I overcame myself in so many ways and I’m a better person for it!
- Having a swimming squad and coach who can write you a program is so important.
- Follow the training program and make the sacrifices needed to get you to your goal. Trust your coach.
- Trust the process. Take one day at a time. Enjoy the highs and expect the lows.
- Get your nutrition right. Train with the same feeds as you would compete with.
- Have a good team around you, my dad was my number one supporter and was on the boat during the race. This gave me a lot of comfort.
- Find a good paddler – I was lucky enough to have a friend from the North Bondi surf club fly over for it. It made all the difference. Practice with your paddler too!
- Find yourself a boat and skipper early. They’re hard to find. There is a Facebook group for this, more info can be found on the Rotto swim website.

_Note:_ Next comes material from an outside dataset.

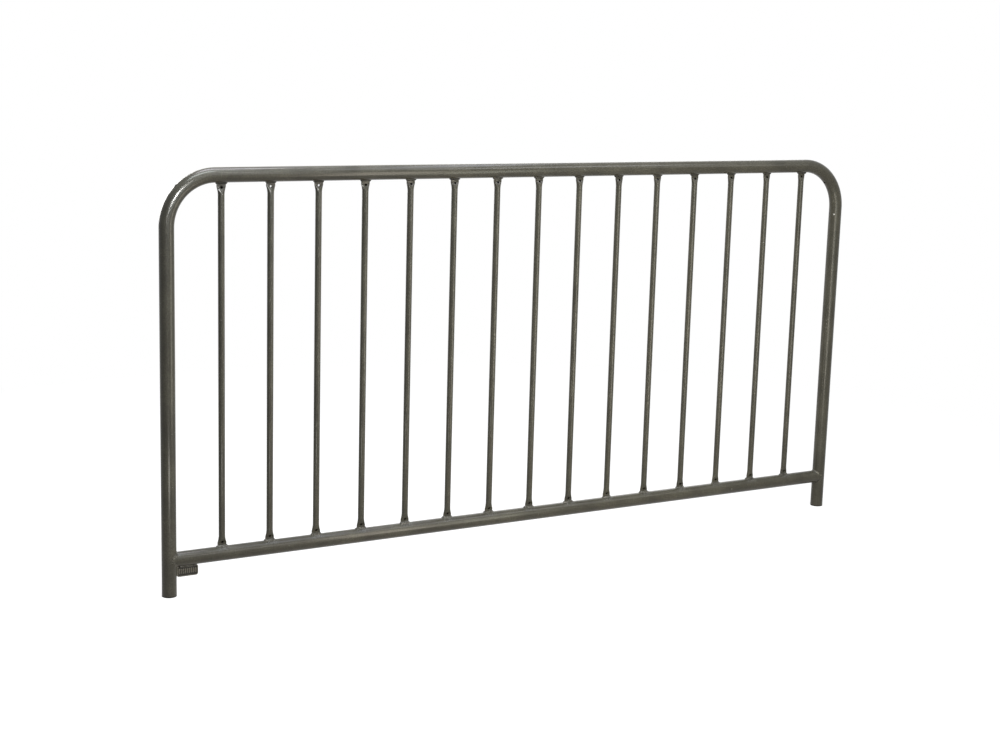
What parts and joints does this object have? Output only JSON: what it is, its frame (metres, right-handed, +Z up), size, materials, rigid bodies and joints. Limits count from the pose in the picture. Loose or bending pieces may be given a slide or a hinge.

It also helps if they’ve done it before. My skipper was amazing and trusting him to lead the way on race day helped to calm my nerves.
- If you’re travelling, arrive a few days before the event. It was so nice to have that time to settle in and familiarise myself with the beach and island before the race.
- I’m an organised person so had a run sheet for the day that I shared with my team. This helped everyone to be on the same page.
- Have a race plan and stick to it – don’t go out too hard and know that from 15km onwards, it’s going to really suck. Keep going, don’t stop. One stroke at a time.
- When the going gets tough, remind yourself of your why. This goes for training and during the race. I needed to tell myself when I was throwing up at the 17km mark that I was doing it because I love swimming.
- Taper and post-race blues are real – they rattled me a bit. Expect that the lead-up to and straight after the race is a bit of a weird time, however, they do pass.
- Finally, I learnt that you can do anything if you put your mind to it and don’t give up. I loved the Rotto swim and would recommend it to anyone who likes ocean swimming. You can do it in a team to start off with and build to a duo and then solo. It’s worth it.
I needed to tell myself when I was throwing up at the 17km mark that I was doing it because I love swimming.